Clearly you always want $k = 1$. If you have tried two machines and gotten candy from neither, the last one must be the Good one, so there's no reason not to try that next. This leaves our choice of $n$. Intuitively it's clear that this one should be 1 as well: after failing to get a candy from the machine once, it's either Bad or Mixed with probability 1/2, while both other machines are Good with probability 1/2, so those machines definitely appear more appealing. But let's make this formal.
The strategy $n = k = 1$ nets you an expected value of $5/3$ tries until you obtain a candy.
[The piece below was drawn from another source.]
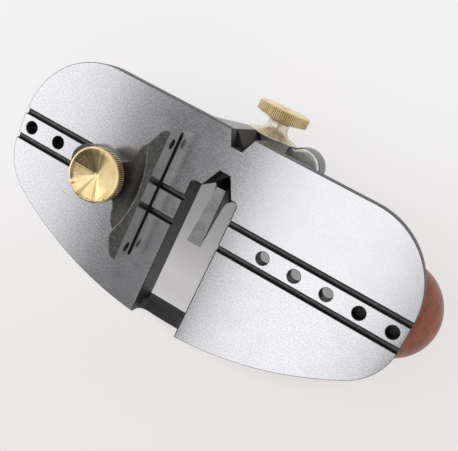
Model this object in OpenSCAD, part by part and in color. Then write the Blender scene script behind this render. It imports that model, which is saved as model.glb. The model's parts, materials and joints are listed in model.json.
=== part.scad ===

Now suppose that $n \geq 2$. Write $X$ for the number of tries, and $B, M, G$ for the event that the first machine you try is the Bad, Mixed, Good one. Then: $$ \begin{align*} \mathbb{E}(X) &= \underbrace{\mathbb{E}(X \mid B)}_{\geq n + 1}\mathbb P(B) + \underbrace{\mathbb{E}(X \mid M)}_{> 1}\mathbb P(M) + \underbrace{\mathbb{E}(X \mid G)}_{=1}\mathbb P(G)\\ &>(n+1)\frac13+ 1\times \frac13 + 1 \times \frac13\\ & \geq \frac53. \end{align*} $$ Here the "strictly greater than" on line 2 stems from the fact that the expected number of tries when the first machine is Mixed is actually strictly greater than 1. Thus $n = k = 1$ is optimal.